If the majority of all the citizens do violence to the instincts of equality that are natural to them and, favoring order and governmental stability, consent to vest the attributes of executive power in a family or a man who, while still leading, depends on them, there is nothing in that that shocks reason. So the rule of all and the government [v: the administration] of one man can be seen at the same time. I confess that this much reduces royal majesty, but the time is coming when, if kings do not want to take the places left [v: still offered] to them, they will no longer find any to take.]c

Before beginning the present chapter, I feel the need to remind the reader of what I have already pointed out several times in the course of this book.

The political constitution of the United States seems to me one of the forms that democracy can give to its government; but I do not consider American institutions as either the only or the best that a democratic people should adopt.

So by making known what good things the Americans gain from the government of democracy, I am far from claiming or thinking that such advantages can only be obtained with the help of the same laws.

[16. ] “[The President],” says the Constitution, art. 2, sect. II, paragraph 2, “shall have Power, by and with the Advice and Consent of the Senate, to make Treaties.” The reader must not lose sight of the fact that the term of Senators lasts six years, and that, chosen by the legislators of each state, they are the result of indirect election.

[[*]. ] Washington had already indicated this maxim, but Jefferson put it into practice and introduced it into the ideas and mores of his country.

[a. ] In the margin: “≠America appears amid the civilized world with the strength of {youth and the experience of mature age.}≠” Cf. conversation with Mr. Latrobe, 3 November 1831 (non-alphabetic notebooks 2 and 3, YTC, BIIc, and Voyage, OC, V, 1, p. 120).

[b. ] To the side: “≠So we must wait until matters become complicated and difficulties appear in order to be able to judge the degree to which American democracy will be capable of conducting the public affairs of society.≠”

Tocqueville’s short experience at the head of the Ministry of Foreign Affairs, from June to October 1849, confirmed his fears about the inferiority of democracies in foreign affairs (see his Souvenirs, OC, XII, p. 246).
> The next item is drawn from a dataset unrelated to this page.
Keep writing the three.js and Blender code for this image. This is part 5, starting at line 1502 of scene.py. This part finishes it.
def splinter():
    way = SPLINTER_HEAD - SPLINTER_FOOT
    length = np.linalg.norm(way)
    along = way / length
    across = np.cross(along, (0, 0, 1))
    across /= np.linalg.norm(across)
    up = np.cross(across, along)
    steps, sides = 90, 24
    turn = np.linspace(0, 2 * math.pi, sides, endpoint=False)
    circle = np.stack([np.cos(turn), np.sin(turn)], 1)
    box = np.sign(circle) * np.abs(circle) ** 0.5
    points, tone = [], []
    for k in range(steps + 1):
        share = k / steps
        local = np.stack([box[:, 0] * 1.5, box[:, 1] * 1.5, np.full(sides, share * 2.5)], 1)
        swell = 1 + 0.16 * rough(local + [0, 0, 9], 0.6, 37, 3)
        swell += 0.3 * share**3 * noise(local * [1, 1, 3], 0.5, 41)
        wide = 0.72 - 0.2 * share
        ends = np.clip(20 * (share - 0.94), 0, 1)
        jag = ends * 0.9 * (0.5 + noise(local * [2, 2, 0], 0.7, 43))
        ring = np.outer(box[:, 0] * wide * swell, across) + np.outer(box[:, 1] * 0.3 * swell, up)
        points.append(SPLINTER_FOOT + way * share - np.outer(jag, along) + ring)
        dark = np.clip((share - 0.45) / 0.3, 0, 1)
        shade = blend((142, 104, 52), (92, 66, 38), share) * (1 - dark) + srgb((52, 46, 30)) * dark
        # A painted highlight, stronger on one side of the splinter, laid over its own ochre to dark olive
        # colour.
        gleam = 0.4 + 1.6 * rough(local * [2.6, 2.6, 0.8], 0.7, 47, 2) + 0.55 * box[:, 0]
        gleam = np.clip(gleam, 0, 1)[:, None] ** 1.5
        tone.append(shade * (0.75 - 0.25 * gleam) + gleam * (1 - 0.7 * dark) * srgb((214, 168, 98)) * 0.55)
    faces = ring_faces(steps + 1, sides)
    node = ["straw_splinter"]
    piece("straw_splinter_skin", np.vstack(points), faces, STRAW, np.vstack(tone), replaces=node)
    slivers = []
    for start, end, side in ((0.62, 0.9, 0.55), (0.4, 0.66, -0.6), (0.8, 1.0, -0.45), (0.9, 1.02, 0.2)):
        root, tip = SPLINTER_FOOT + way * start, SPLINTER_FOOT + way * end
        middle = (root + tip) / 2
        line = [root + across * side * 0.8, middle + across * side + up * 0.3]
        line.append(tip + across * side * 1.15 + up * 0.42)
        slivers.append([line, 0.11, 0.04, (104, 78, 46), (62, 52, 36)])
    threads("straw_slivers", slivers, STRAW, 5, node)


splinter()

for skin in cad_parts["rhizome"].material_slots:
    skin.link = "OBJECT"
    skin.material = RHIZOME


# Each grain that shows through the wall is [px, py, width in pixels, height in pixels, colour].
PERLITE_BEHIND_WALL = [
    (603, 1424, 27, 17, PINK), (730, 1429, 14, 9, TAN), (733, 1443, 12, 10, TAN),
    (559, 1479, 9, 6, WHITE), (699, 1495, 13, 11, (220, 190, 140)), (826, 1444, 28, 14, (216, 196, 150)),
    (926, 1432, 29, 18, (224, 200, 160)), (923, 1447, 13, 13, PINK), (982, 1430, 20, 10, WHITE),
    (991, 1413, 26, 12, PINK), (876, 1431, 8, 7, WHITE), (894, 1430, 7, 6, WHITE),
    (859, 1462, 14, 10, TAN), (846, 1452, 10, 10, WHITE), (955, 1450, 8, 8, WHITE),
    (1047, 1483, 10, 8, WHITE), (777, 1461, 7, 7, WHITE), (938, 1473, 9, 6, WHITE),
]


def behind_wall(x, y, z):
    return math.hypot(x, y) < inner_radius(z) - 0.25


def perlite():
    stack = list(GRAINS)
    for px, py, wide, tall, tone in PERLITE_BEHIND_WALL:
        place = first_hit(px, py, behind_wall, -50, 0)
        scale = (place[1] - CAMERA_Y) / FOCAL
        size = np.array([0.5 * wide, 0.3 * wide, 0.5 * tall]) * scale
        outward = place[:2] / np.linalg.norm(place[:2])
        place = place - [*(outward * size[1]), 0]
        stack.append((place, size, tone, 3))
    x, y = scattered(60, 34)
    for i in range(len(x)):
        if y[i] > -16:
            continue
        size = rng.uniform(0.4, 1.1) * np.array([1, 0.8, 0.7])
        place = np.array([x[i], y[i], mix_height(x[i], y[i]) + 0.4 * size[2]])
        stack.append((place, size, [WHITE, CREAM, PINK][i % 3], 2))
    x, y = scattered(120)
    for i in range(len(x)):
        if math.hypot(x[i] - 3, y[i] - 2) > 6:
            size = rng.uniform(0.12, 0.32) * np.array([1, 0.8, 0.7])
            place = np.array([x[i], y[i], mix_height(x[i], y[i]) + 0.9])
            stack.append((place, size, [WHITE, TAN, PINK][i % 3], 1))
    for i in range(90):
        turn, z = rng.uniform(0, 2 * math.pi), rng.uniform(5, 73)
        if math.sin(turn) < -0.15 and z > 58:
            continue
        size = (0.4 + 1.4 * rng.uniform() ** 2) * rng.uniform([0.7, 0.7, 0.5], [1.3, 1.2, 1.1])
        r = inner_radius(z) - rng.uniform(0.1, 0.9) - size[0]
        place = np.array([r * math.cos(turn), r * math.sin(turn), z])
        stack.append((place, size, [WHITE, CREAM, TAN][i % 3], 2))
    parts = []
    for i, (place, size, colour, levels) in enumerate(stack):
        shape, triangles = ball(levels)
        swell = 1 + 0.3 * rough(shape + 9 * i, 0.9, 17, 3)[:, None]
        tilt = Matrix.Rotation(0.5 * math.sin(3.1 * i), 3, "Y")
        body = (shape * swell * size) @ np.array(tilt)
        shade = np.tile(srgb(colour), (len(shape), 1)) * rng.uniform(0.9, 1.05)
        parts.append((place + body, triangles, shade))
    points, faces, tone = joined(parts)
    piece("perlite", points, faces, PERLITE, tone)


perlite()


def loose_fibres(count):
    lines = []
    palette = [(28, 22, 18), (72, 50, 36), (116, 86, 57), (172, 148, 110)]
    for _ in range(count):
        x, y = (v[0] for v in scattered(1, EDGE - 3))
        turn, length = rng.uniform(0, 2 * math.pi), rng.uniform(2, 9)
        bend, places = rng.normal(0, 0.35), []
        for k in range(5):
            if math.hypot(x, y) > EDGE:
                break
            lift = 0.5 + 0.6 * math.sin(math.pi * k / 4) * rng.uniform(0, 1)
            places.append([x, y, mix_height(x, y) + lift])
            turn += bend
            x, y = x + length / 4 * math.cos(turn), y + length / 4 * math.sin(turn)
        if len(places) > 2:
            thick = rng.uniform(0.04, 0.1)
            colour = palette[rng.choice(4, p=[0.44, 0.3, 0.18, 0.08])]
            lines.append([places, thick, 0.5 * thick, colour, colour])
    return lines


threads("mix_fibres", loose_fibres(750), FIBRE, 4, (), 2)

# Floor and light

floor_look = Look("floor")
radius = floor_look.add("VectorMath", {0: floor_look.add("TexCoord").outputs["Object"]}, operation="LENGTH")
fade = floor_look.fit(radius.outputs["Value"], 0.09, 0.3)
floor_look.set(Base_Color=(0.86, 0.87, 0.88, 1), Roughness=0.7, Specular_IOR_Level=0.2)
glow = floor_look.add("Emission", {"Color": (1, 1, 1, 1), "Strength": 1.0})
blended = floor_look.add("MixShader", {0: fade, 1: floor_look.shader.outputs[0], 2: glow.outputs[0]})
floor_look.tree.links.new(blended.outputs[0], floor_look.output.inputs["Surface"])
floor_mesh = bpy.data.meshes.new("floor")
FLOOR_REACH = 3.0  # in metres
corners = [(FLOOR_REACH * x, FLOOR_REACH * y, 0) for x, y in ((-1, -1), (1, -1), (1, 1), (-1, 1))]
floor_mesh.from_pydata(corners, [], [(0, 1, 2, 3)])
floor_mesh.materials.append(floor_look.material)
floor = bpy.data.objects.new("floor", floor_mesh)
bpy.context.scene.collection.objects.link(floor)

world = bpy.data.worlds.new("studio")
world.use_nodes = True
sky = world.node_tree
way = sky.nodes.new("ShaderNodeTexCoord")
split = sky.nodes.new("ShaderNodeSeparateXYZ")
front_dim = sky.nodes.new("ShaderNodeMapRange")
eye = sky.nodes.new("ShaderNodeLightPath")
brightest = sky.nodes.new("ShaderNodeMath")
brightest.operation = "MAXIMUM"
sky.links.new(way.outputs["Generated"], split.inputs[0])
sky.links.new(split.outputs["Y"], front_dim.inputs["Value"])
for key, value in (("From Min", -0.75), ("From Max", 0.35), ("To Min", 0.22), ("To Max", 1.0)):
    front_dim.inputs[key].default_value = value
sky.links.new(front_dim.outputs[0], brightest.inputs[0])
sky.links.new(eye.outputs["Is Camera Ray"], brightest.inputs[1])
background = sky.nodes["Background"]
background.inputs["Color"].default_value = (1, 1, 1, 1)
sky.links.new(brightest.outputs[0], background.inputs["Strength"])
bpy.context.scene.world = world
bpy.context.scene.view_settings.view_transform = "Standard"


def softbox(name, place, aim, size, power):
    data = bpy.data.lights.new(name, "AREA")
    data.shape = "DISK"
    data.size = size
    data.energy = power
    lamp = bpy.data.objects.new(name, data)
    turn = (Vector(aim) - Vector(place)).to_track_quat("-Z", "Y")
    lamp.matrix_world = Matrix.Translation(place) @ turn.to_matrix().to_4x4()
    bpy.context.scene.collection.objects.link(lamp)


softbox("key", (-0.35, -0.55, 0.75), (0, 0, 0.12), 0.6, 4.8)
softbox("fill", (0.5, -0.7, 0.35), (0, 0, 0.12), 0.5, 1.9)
On this question, see Stephen A. Garrett, “Foreign Policy and the Democracies: De Tocqueville Revisited,” Virginia Quarterly Review 48, no. 4 (1972): 481-500.
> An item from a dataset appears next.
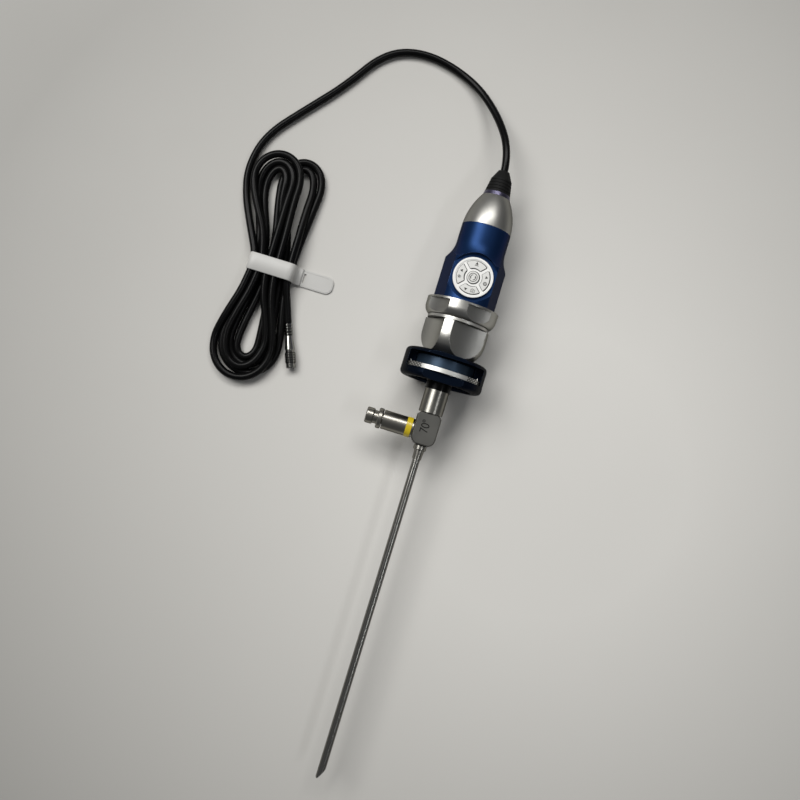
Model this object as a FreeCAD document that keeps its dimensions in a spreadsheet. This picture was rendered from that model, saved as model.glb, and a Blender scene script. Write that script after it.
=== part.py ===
"""Endoscope camera handle with its optical coupler, a rigid viewing scope and a tied hank of cord.

Millimetres. The optical axis runs along Y at axis_height above the table, with the scope's tip
at low Y and the cord's exit at high Y. The keypad faces up (+Z) and the light post points to -X.
The origin is on the clamp's lower flat, straight below the axis, at the middle of the front flange.
"""
import FreeCAD, Part
import math
import operator
import os

import Sketcher

Vector = FreeCAD.Vector

SIZES = {
    # Fits between pieces
    "running_gap": 0.05,        # a ring or cell on the barrel, all round
    "slide_gap": 0.15,          # a plate or button beside its guide
    "seat_gap": 0.3,            # ends of pieces that turn or slide past each other
    # Eyepiece clamp
    "clamp_radius": 22.3,
    "clamp_length": 15.2,
    "clamp_corner": 2.4,
    "clamp_flange": 4.6,
    "clamp_rear_wall": 2.0,
    "clamp_window_side": 19.9,
    "clamp_window_low": 4.2,
    "entry_radius": 16.4,
    "entry_chamfer": 0.9,
    "clamp_rear_bore": 8.2,
    # Latch plate that holds the scope's eyepiece
    "latch_thickness": 2.3,
    "latch_crown": 21.3,
    "latch_side": 19.7,
    "latch_shoulder": 2.7,
    "latch_foot": 17.6,
    "latch_travel": 2.5,
    "latch_pin_side": 18.3,
    "latch_pin_height": 5.4,
    "latch_pin_radius": 0.6,
    "latch_pin_length": 5.2,
    "spring_side": 18.6,
    "spring_radius": 1.0,
    "spring_wire": 0.4,
    "spring_length": 6.0,
    "spring_turns": 6.0,
    # Coupler barrel and its two rings
    "barrel_radius": 10.6,
    "barrel_bore": 8.4,
    "barrel_mouth": 6.5,
    "barrel_flange_radius": 16.6,
    "barrel_flange": 1.5,
    "barrel_flange_front": 30.9,
    "barrel_drum_radius": 14.5,
    "spigot_radius": 10.3,
    "spigot_length": 4.2,
    "window_radius": 7.5,
    "window_thickness": 1.2,
    "focus_ring_radius": 17.45,
    "focus_ring_front_radius": 12.6,
    "focus_ring_bowl": 10.6,
    "focus_scoops": 4,
    "focus_scoop_radius": 40.0,
    "focus_scoop_floor": 12.7,
    "focus_scoop_angle": 27.0,
    "zoom_ring_radius": 19.5,
    "zoom_ring_front_radius": 17.0,
    "zoom_ring_taper": 4.6,
    "zoom_ring_rim": 1.0,
    "zoom_scoops": 5,
    "zoom_scoop_radius": 34.0,
    "zoom_scoop_floor": 17.4,
    "zoom_scoop_angle": 26.5,
    "cell_length": 5.0,
    "cell_bore": 6.6,
    "lens_edge": 1.6,
    "lens_bow": 22.0,
    "focus_cell_front": 17.6,
    "zoom_cell_front": 33.6,
    # Camera head housing
    "housing_front": 41.7,
    "housing_length": 42.3,
    "grip_radius": 16.75,
    "grip_length": 22.6,
    "flare_length": 9.7,
    "rear_radius": 13.4,
    "cavity_radius": 9.8,
    "cavity_front_wall": 0.2,
    "facet_angle": 68.0,
    "facet_half_angle": 24.0,
    # Keypad
    "keypad_station": 55.2,
    "spot_height": 12.0,
    "spot_radius": 12.9,
    "bezel_radius": 10.55,
    "bezel_height": 1.6,
    "bezel_rim": 1.15,
    "bezel_recess": 0.3,
    "key_outer": 8.6,
    "key_inner": 4.9,
    "key_web": 1.0,
    "key_proud": 0.1,
    "key_travel": 0.35,
    "centre_key_radius": 3.1,
    "key_board_radius": 8.8,
    "key_board_thickness": 0.8,
    "key_board_pocket": 1.4,
    "key_wire_hole": 5.0,
    "dome_radius": 1.5,
    "dome_thickness": 0.15,
    "key_nub_radius": 0.8,
    # Electronics inside the housing
    "carrier_front": 50.0,
    "carrier_thickness": 2.0,
    "carrier_bore": 6.0,
    "rail_length": 25.0,
    "rail_width": 2.0,
    "rail_side": 5.5,
    "rail_drop": 3.5,
    "sensor_board_radius": 8.6,
    "board_thickness": 1.0,
    "sensor_width": 9.0,
    "sensor_height": 7.0,
    "sensor_thickness": 1.4,
    "screw_radius": 0.7,
    "screw_head": 1.3,
    "screw_head_height": 0.8,
    "screw_circle": 7.25,
    "main_board_width": 15.0,
    "main_board_length": 22.0,
    "main_board_inset": 1.0,
    "main_screw_inset": 1.9,
    "chip_width": 7.0,
    "chip_length": 8.0,
    "chip_thickness": 1.0,
    "header_width": 8.0,
    "header_length": 4.5,
    "header_height": 4.2,
    # Rear cone, gland and strain relief
    "cone_length": 18.1,
    "cone_end_radius": 7.7,
    "cone_bow": 36.0,
    "cone_wall": 1.7,
    "socket_radius": 10.6,
    "socket_depth": 4.5,
    "cone_spigot": 3.8,
    "seal_groove": 1.2,
    "seal_section": 0.42,
    "gland_length": 2.1,
    "gland_radius": 7.55,
    "relief_root": 4.1,
    "relief_root_length": 3.6,
    "relief_radius": 7.1,
    "relief_taper_length": 7.8,
    "relief_shoulder_radius": 5.7,
    "relief_nose_length": 5.0,
    "relief_end_radius": 3.1,
    "relief_ribs": 4,
    "relief_rib_depth": 0.3,
    # Viewing scope
    "cup_radius": 16.0,
    "cup_front": 4.9,
    "cup_cone_radius": 13.2,
    "cup_chamfer": 0.5,
    "cup_dish_radius": 12.0,
    "cup_dish_depth": 1.0,
    "cup_window_radius": 5.0,
    "cup_neck_radius": 6.9,
    "cup_neck_front": 5.7,
    "cup_neck_length": 4.2,
    "scope_bore": 3.2,
    "neck_radius": 6.5,
    "neck_length": 12.7,
    "block_width": 13.0,
    "block_length": 17.3,
    "block_height": 11.4,
    "block_rear_chamfer": 1.8,
    "block_nose": 4.2,
    "block_nose_width": 7.2,
    "block_edge": 0.5,
    "collar_length": 7.9,
    "collar_radius": 3.4,
    "collar_step": 2.6,
    "collar_end_radius": 2.4,
    "collar_bevel": 0.5,
    "tube_radius": 2.0,
    "tube_wall": 0.25,
    "tube_length": 173.4,
    "tube_root": 2.2,
    "tube_root_radius": 1.8,
    "tip_bevel": 5.4,
    "tip_nose": 0.9,
    "tip_chamfer": 0.3,
    "tip_glass": 6.0,
    "fibre_wall": 0.24,
    "lens_tube_wall": 0.15,
    "rod_lens_spacer": 8.0,
    "rod_lenses": 6,
    # Light post
    "post_station": 28.5,
    "post_bore": 1.8,
    "post_core_radius": 3.0,
    "post_shoulder_radius": 5.0,
    "post_shoulder": 1.0,
    "colour_ring_radius": 5.45,
    "colour_ring_length": 3.0,
    "post_sleeve_radius": 5.15,
    "post_sleeve_length": 12.8,
    "post_collar_radius": 5.5,
    "post_collar_length": 2.6,
    "post_groove_radius": 3.55,
    "post_groove_length": 2.1,
    "post_tip_radius": 4.3,
    "post_tip_length": 4.2,
    "post_glass_radius": 2.4,
    "post_glass_thickness": 1.2,
    # Cord, hank and tie
    "cord_radius": 2.05,
    "hank_height": 8.6,
    "tie_left": -119.4,
    "tie_right": -93.0,
    "tie_front": 28.5,
    "tie_width": 9.6,
    "tie_thickness": 1.0,
    "tie_height": 10.8,
    "tie_corner": 3.6,
    "tie_tail": 21.5,
    "tie_tail_corner": 3.8,
    "tie_slot_inset": 2.6,
    "tie_slot_width": 1.3,
    "tie_slot_length": 5.3,
    # Plug
    "plug_x": -88.9,
    "plug_y": 6.9,
    "plug_turn": 201.2,
    "plug_radius": 3.05,
    "plug_length": 24.9,
    "plug_relief_length": 7.2,
    "plug_relief_radius": 2.25,
    "plug_relief_rings": 4,
    "plug_ring_groove": 0.5,
    "plug_taper_length": 7.6,
    "plug_waist_radius": 1.9,
    "plug_sleeve_length": 6.0,
    "plug_sleeve_travel": 1.2,
    "plug_core_radius": 2.4,
    "plug_nose_radius": 2.58,
    "plug_ridges": 4,
    "plug_ridge_depth": 0.3,
    "plug_contact_radius": 0.25,
    "plug_contact_circle": 1.1,
    "plug_contacts": 6,
}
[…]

[[*]. ] ≠Note, moreover, that the federal Constitution places the permanent leadership of the foreign interests of the nation in the hands of the President and the Senate, which to a certain extent places the general policy of the Union outside the daily influence of the democracy.≠

[c. ] Hervé de Tocqueville:

It is absolutely necessary to add the words in internal administration in order to establish clearly the division between internal and external, so that the author cannot be accused of praising here the institution that he blamed above. In fact, history proves that the aristocracy, very strong externally, because it is led solely by the interest of the State, commits many mistakes internally, because its personal interest misleads it. The aristocracy of Rome had been absolute in regard to the plebeians. That of France committed enormous mistakes, and that of England for fifty years has not been much wiser (YTC, CIIIb, 2, p. 3).

[d. ] In the margin: “{see the History of Pitkin.}”

[17. ] See the fifth volume of the Life of Washington by Marshall. “In a government established as that of the United States,” he says, page 314, “the chief executive, whatever his firmness, cannot long present a barrier to the torrent of popular opinion; and the popular opinion that then prevailed seemed to lead to war. In fact, in the session of Congress held at this time, it was seen very frequently that Washington had lost the majority in the House of Representatives. Outside, the violence of the language used against him was extreme; in a political meeting, some were not afraid to compare him indirectly with the traitor Arnold (p. 265). Those who belonged to the opposing party,” says Marshall again (p. 353), “claimed that the partisans of the administration were an aristocratic faction that was submissive to England and, wanting to establish a monarchy, was therefore the enemy of France; a faction whose members constituted a kind of nobility, that had shares of the Bank as titles, and that was so afraid of any measure that could influence its capital, that it was insensitive to the insults that both the honor and the interest of the nation demanded to be rejected.”

[e. ] Cf. note h for p. 190.

[a. ] Édouard de Tocqueville:

I criticize this whole chapter for being very favorable to the government of democracy at the expense of other governments. It seems to me that America is too young, that its society is too new and, you could even say, still too incomplete to draw arguments so positively advantageous to the government that it is attempting; it cannot be denied that the basis of your thought in this chapter seems to be sympathetic to American institutions; now, it would be unfortunate if someone were to believe that you came back from America American, following the usual inclination of men, and of Frenchmen above all, who greatly admire what they go to seek far away, while deprecating what is found at home. So I believe it would perhaps be good to show democratic government a little less favorably and make a bit more use of the dubitative form, perhaps to be a bit more severe as well about the bad things and the vicious aspects of this government, which would make your impartiality emerge more fully; finally, remove all the expressions that seem like those of a young man and that do not constitute true warmth of style (YTC, CIIIb, 1, pp. 101-2).

[b. ] To the side: “To retouch all of this small chapter. According to L[ouis (ed.)] my purpose is not seen clearly enough. One doesn’t know if this isn’t a carefully phrased remark in favor of despotism or of L[ouis (ed.)]. P[hilippe (ed.)].”

[c. ] This fragment also appears in YTC, CVh, 3, pp. 38-39, accompanied (p. 38) by the following comment in the margin: “All of this preamble seems to me of questionable utility, because the thought that led to writing it does not emerge clearly. As I am going to say things favorable to democracy, I am afraid that someone might suppose that I wanted to praise the American republic, and given this fear, I wanted to extend what I said about America to democracy in general. But I do not know if my intention is grasped.”